Sigrid Nunez, author of seven novels and a memoir about her friend Susan Sontag, had never been nominated before winning the fiction prize this year for The Friend, about a woman whose best friend commits suicide in the shadow of a possible #MeToo reckoning, leading to the acquisition of a charismatic Great Dane (the only named character in the book). “It feels a little unreal,” she said, shortly before receiving the prize. “When you’re writing all the time, you’re by yourself. Since I’ve never had this happen before, it gives me a sense of being part of the larger world.” Nunez — who is part Chinese, part Panamanian, and part German — was another reminder last night that, even in the nationalist purgatory that is 2018 America, we remain part of a larger world, too.

At the start of the after-party — when publishers mostly run for their coats while their freshly MFA’d subordinates flood in — people were slow to hit the dance floor.
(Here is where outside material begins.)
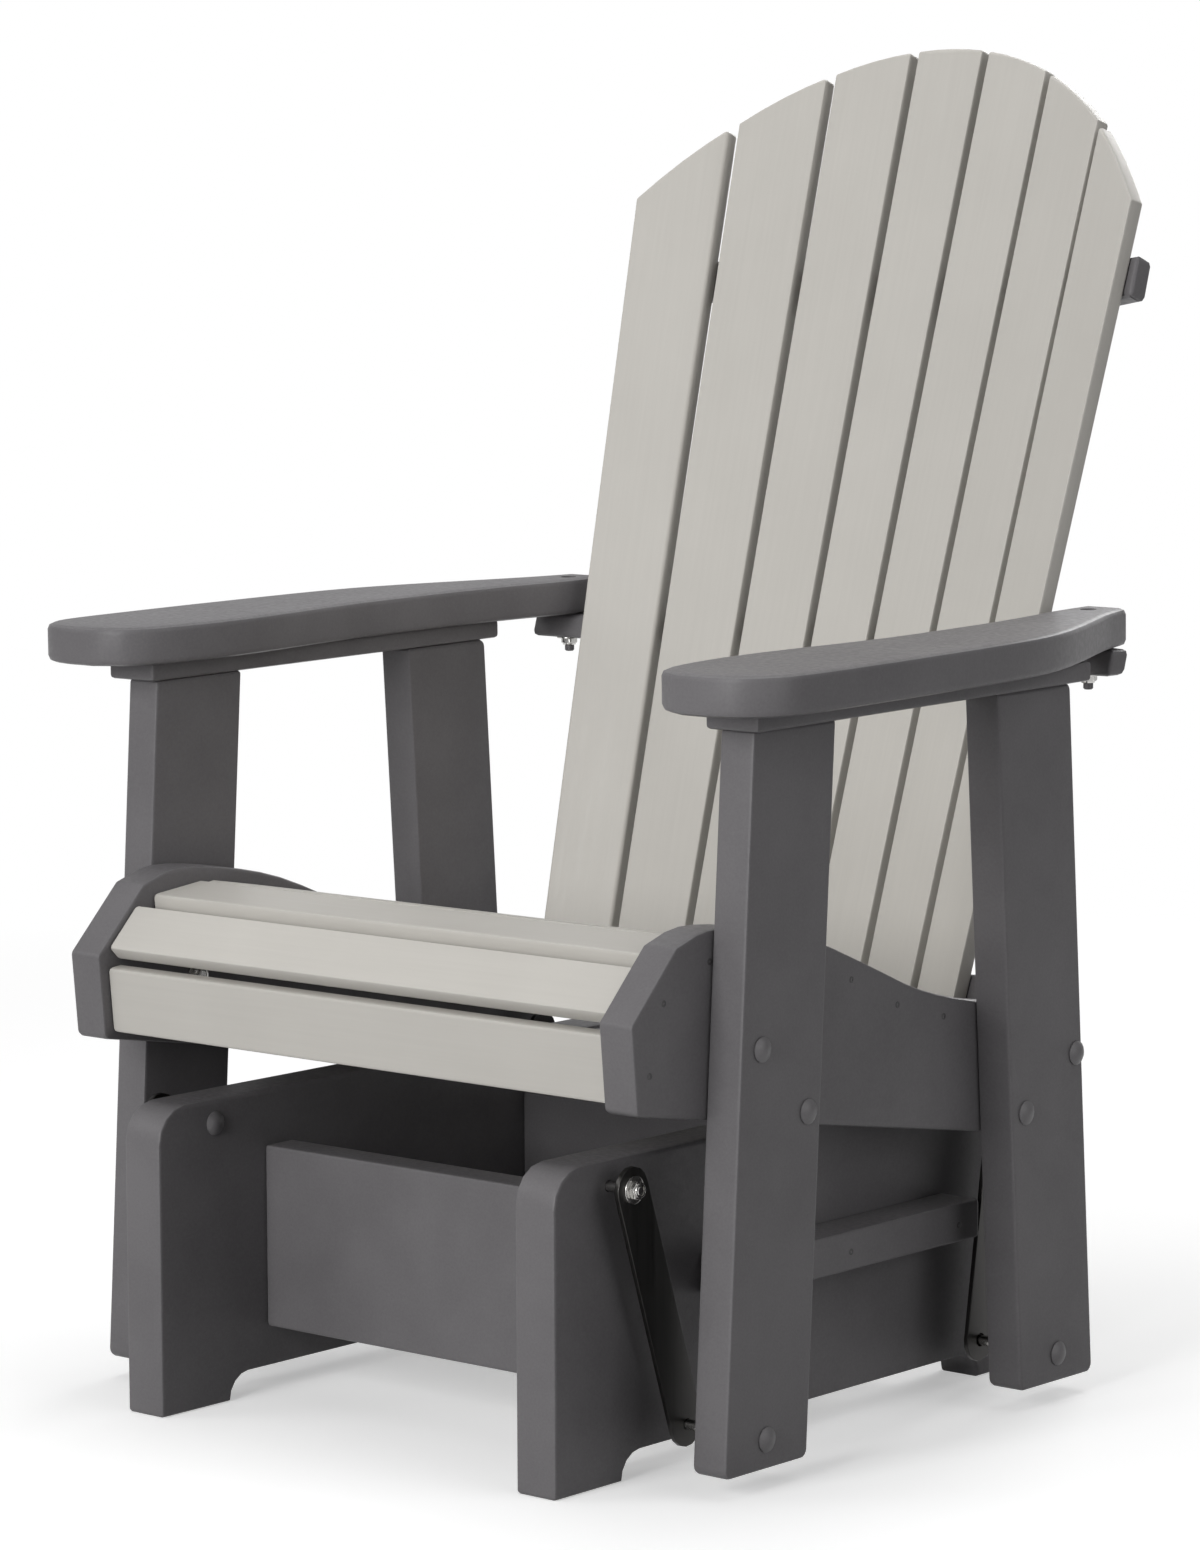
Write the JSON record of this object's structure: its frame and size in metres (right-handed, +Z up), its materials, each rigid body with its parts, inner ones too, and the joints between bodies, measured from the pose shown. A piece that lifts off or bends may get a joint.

An older woman in a full ruche skirt and beaded shawl reminiscent of a Romanov twirled at one end, while at the other, Groff’s younger son shimmied, Vans flicking at warp speed. Elizabeth Acevedo, the winner in young people’s literature for The Poet X — a novel in verse about a Dominican family in Harlem — paused on her way out into the cold night. Luminous in a black dress edged in lace, she said she was still processing the evening’s success: “There was a moment when I thought I misheard. And then I instantly burst into tears.” I asked what made her cry. “It was the realization of what I hope this will mean for folks who feel like they never see themselves, to see our story, on a national level, recognized.” Without naming Trump, she said that she thought the evening provided a powerful counterpoint to the ruling party. “I think the truth is here, in this room. I think this is who we are, and who we can become. These are the stories we deserve.”